Oculus DRM Update Torpedoes Revive Hack That Let HTC Vive Owners Play Rift Games

It looks as though the folks at Oculus aren’t too happy about the Revive hack that we told you about in mid-April that allows Rift-exclusive games like Lucky’s Tale and the Oculus Dreamdeck demo to run on competing hardware like the HTC Vive. Just five months ago, Oculus founder Palmer Luckey proclaimed, “If customers buy a game from us, I don't care if they mod it to run on whatever they want. Our goal is not to profit by locking people to only our hardware.”

oculus rift banner

That was then, this is now. Oculus recently updated its DRM to check whether Rift hardware is actually connected to a PC whenever a game that was bought/downloaded from the Oculus store is played. This update comes courtesy of the Oculus App 1.4 update that rolled out yesterday.

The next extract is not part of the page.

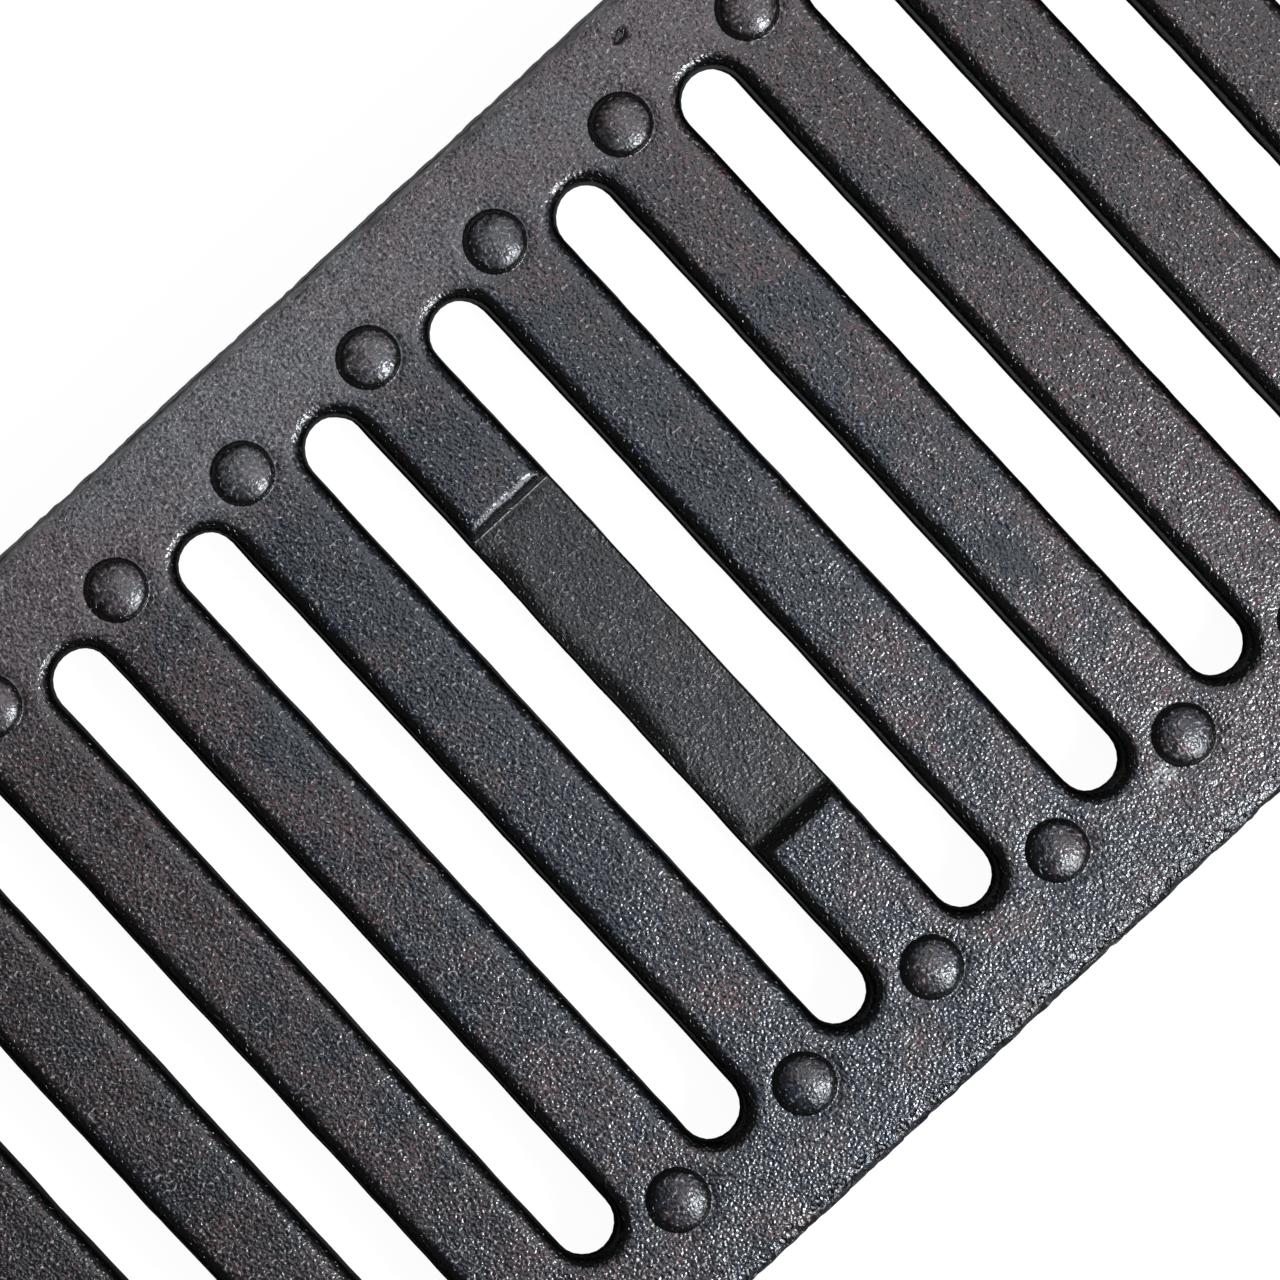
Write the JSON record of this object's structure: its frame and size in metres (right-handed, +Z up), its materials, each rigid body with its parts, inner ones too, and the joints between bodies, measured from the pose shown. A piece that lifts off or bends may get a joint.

One of the changes noted in the release notes mentions:

  • Bug fixes and security updates, including updates to platform integrity checks

It’s the “platform integrity checks” that Revive developer “Libre VR” says torpedoed his hack. But according to Libe VR, who was interview by Motherboard, this latest DRM check does nothing to stop piracy by those that already own Oculus hardware and goes on to state, “This clearly excludes anyone who bought the game, but didn't buy an Oculus Rift. Even if Revive wasn't targeted, they were probably more than aware of the collateral damage.”

For its part, Oculus isn’t sorry about any collateral damage that results from the 1.4 update. "We take the security, functionality and integrity of our system software very seriously and people should expect that hacked games won’t work indefinitely as regular updates to content, apps and our platform may break the hacks," said the company in a statement.